Is running foo handling taking or not taking the branch? Or do I need to look at the generated ASM to figure out what the compiler did with it? Early return style is HEAVY in our codebase, and we try to keep if and loop nesting to 2 deep or less whenever possible. This means we face a lot of branches I need to consider for this.

Also… ARM has a few “conditional execute” flags for instructions which are often subbed in place of a short branch in the same code line (ternaries can be resolved this way frequently, as can simple if(foo) { x++; } else { x--;} type things. I assume these don’t involve the branch unit, please correct me if I’m wrong here.

What is it about ARM that makes this an ‘especially’? I haven’t noticed any serious performance hit from having normal code with branches - other than the fact that branches tend to reliably cost me 3-5x what a typical single line does, whether it’s an M4 or an M7, on average, YMMV etc. But that’s to be expected with a pipeline clear, PC flush, and usually an implicit DSB or similar.

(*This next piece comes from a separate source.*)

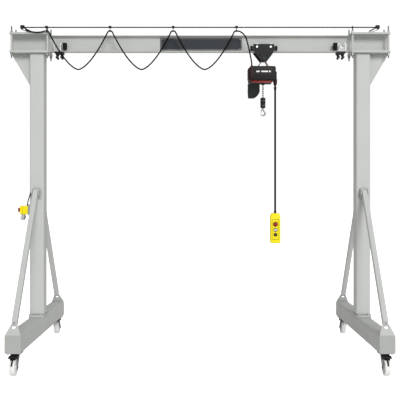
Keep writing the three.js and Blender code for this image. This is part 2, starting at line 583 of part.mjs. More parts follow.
function hookBlock() {
  const { blockR, blockTop, blockLow } = hook;
  const body = rod('z', blockR, blockTop - blockLow, 0, 0, (blockTop + blockLow) / 2, 28);
  return cut(body, rod('z', 14, 40, 0, 0, blockTop), rod('z', 11, 60, 0, 0, blockLow));
}
piece(crane, 'hook_block', hookBlock(), charcoal, chain.x);

// The hook hangs in the XZ plane: shank, then a bowl open to the left.
function hookShape() {
  const { blockLow, low, bowlR, steel: thick } = hook;
  const centre = low + bowlR + thick / 2;
  const bowl = [];
  for (let i = 0; i <= 9; i += 1) {
    const turn = THREE.MathUtils.degToRad(70 - i * 26);
    bowl.push([bowlR * Math.cos(turn), 0, centre + bowlR * Math.sin(turn)]);
  }
  const path = smooth([[0, 0, blockLow + 4], [2, 0, blockLow - 14], ...bowl]);
  const shank = join(rod('z', 9.5, 44, 0, 0, blockLow + 4, 12), rod('z', 17, 8, 0, 0, blockLow - 6, 12));
  return join(sweep(path, thick / 2, 16, 8), shank);
}
piece(crane, 'hook', hookShape(), steel, chain.x);

const latch = { x: -14, z: 2988, length: 43, angle: 104.5 };
const latchShape = () => join(rod('y', 5, 24, 0, 0, 0, 12), block(0, latch.length, -7, 7, -2, 2));
const latchMesh = piece(crane, 'hook_latch', latchShape(), zinc, chain.x + latch.x, 0, latch.z);
latchMesh.rotation.y = THREE.MathUtils.degToRad(latch.angle);

// ---------------------------------------------------------------- pendant control
function pendantCable() {
  const { top, z1, cableR } = pendant;
  const cord = rod('z', cableR, top - z1 - 2 * GAP, 0, 0, (top + z1) / 2, 16);
  const guard = lathe([[0, -62], [cableR + 3, -62], [20, 0], [0, 0]], 16).rotateX(Math.PI / 2);
  return join(cord, guard.translate(0, 0, top - GAP));
}
piece(crane, 'pendant_cable', pendantCable(), rubber, pendant.x, pendant.y);

function pendantHousing() {
  const { width, depth, z0, z1 } = pendant;
  const half = width / 2;
  const right = [[half - 10, z0], [half, z0 + 10], [half, z1 - 36], [half - 8, z1 - 16], [half - 22, z1 - 3],
    [34, z1]];
  const front = polygon([...right, ...right.map(([x, z]) => [-x, z]).reverse()]);
  const wells = buttons.map(({ z, r }) => rod('y', r * 0.6, 30, 0, -depth / 2, z, 12));
  return cut(alongY(front, -depth / 2, depth / 2), ...wells);
}
const buttons = [
  { name: 'stop_button', z: 1578, r: 25, travel: 5, stand: 22, material: signalRed },
  { name: 'up_button', z: 1509, r: 16, travel: 4, stand: 12, material: plasticWhite },
  { name: 'down_button', z: 1450, r: 16, travel: 4, stand: 12, material: rubber },
];
piece(crane, 'pendant_housing', pendantHousing(), signalYellow, pendant.x, pendant.y);
for (const { name, z, r, travel, stand, material } of buttons) {
  const shut = -pendant.depth / 2 - travel - 1;
  const capDepth = stand - travel - 1;
  const stemLength = travel + 10;
  const cap = rod('y', r, capDepth, 0, shut - capDepth / 2, 0, 16);
  const stem = rod('y', r * 0.6 - 0.6, stemLength, 0, shut - 2 + stemLength / 2, 0, 12);
  piece(crane, name, join(cap, stem), material, pendant.x, pendant.y, z);
}

// ---------------------------------------------------------------- mains switch on the left column
const columnFace = -SPAN / 2 - column.size / 2 - GAP;
const switchLeft = mainSwitch.x - mainSwitch.half;
const switchRight = mainSwitch.x + mainSwitch.half;

function switchBox() {
  const { halfY, z0, z1 } = mainSwitch;
  const backPlate = block(switchRight - 1, columnFace, -60, 60, z0 - 14, z1 + 14);
  return join(block(switchLeft, switchRight, -halfY, halfY, z0, z1), backPlate);
}
piece(crane, 'switch_box', switchBox(), signalYellow);

const handleShape = join(rod('x', 27, 10, -5 - GAP, 0, 0, 24), rod('x', 15, 22, -20, 0, 0, 20),
  block(-31, -18, -8, 8, -25, 25));
piece(crane, 'switch_handle', handleShape, signalRed, switchLeft, 0, mainSwitch.knobZ);

// An appliance inlet under the switch box, open downwards and leaning outwards.
function powerInlet() {
  const { tilt, bodyR, rimR, socketR } = inlet;
  const body = join(rod('z', 18, 30, 0, 0, -6, 12), rod('z', bodyR, 44, 0, 0, -26, 16),
    rod('z', rimR, 26, 0, 0, -60, 16));
  const open = toGeometry(cut(body, rod('z', socketR, 40, 0, 0, -66, 12)));
  const turn = new THREE.Matrix4().makeRotationY(THREE.MathUtils.degToRad(tilt));
  return cut(open.applyMatrix4(turn), block(-80, 80, -60, 60, -GAP, 60));
}
piece(crane, 'power_inlet', powerInlet(), plasticGrey, inlet.x, 0, mainSwitch.z0);

function supplyCable() {
  const { r, fromX, fromY, toX, toZ, glandR } = supply;
  const front = -column.size / 2;
  const top = mainSwitch.z1 + GAP;
  const rise = smooth([[fromX, fromY, top + 4], [fromX + 2, fromY - 10, top + 38], [-2108, -66, 1872],
    [-2093, -97, 1898], [-2080, -114, 1928], [toX, front - 30, toZ], [toX, front - GAP, toZ]]);
  return join(sweep(rise, r, 14, 6), rod('z', glandR, 22, fromX, fromY, top + 11, 12),
    rod('y', glandR, 18, toX, front - 9 - GAP, toZ, 12));
}
piece(crane, 'supply_cable', supplyCable(), plasticGrey);

export default crane;
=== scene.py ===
"""Looks of the portable gantry crane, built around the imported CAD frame. Shapes are drawn in millimetres."""
import json
import math

import bmesh
import bpy
import numpy as np
from mathutils import Matrix, Vector
from mathutils.geometry import delaunay_2d_cdt

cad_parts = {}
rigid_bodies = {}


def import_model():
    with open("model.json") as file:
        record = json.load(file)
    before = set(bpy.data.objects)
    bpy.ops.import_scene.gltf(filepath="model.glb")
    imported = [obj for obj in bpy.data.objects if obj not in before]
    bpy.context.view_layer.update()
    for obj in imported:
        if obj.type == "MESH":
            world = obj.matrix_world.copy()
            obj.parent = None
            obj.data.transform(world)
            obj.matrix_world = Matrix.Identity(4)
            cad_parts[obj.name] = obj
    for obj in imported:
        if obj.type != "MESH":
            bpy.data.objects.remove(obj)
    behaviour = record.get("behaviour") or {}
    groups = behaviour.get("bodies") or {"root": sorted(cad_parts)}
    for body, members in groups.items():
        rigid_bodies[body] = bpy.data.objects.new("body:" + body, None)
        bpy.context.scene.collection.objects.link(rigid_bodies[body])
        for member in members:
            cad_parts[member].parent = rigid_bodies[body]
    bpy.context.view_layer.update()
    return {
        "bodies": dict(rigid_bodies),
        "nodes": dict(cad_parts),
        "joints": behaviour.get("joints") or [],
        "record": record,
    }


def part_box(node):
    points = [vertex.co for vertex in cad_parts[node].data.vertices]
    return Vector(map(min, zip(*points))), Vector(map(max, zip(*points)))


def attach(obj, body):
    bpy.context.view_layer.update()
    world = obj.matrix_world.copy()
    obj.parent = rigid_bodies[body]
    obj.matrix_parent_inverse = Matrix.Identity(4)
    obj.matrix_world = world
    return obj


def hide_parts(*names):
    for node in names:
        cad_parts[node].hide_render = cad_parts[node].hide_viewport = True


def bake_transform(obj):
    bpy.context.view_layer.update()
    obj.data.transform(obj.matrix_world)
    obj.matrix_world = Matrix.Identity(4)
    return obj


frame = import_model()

MM = 0.001


# ------------------------------------------------------------------ the frame, in millimetres
class Extent:
    """A CAD node's box at rest, in millimetres."""

    def __init__(self, node):
        low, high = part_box(node)
        self.x0, self.y0, self.z0 = (value / MM for value in low)
        self.x1, self.y1, self.z1 = (value / MM for value in high)
        self.cx = (self.x0 + self.x1) / 2
        self.cy = (self.y0 + self.y1) / 2
        self.cz = (self.z0 + self.z1) / 2


def joint(name):
    return next(item for item in frame["joints"] if item["name"] == name)


GIRDER = Extent("girder")
COLUMN_X = joint("right_front_castor_swivel")["pos_m"][0] / MM
SWIVEL_Y = -joint("right_front_castor_swivel")["pos_m"][1] / MM
TRAIL = -joint("right_front_castor_roll")["pos_m"][1] / MM - SWIVEL_Y
WHEEL_R = joint("right_front_castor_roll")["pos_m"][2] / MM
TROLLEY_X = joint("hoist_swing")["pos_m"][0] / MM
BOLT_Z = joint("hoist_swing")["pos_m"][2] / MM
CHAIN_X = joint("hook_swivel")["pos_m"][0] / MM


# ------------------------------------------------------------------ outlines and shells
def arc(cx, cy, radius, start, end, steps):
    turns = [math.radians(start + (end - start) * i / steps) for i in range(steps + 1)]
    return [(cx + radius * math.cos(t), cy + radius * math.sin(t)) for t in turns]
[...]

For me, doing hard realtime, as long as I can put a guaranteed upper bound on what I do, the actual cost is more an optimization than a serious concern, and branches have an upper bound on the M7 (if you’re running from TCM and/or the CPU has priority on the AXI SRAM), so I’m good with that.

I’ll add that quite often this gets compiled into branching by NOT taking the IF, in my code at least - IOW if you skip handling foo, you branch to get to the rest of it.

Loops. They’re almost always ended with a “If the ending condition isn’t met, go back to the start” sort of sequence, and if you’re using loop constructs, it’s a good bet they’ll loop at least once.

Those aren’t branches - they’re just conditional instructions and won’t involve the branch predictor at all.

Doh! Didn’t even think of that case. Thanks.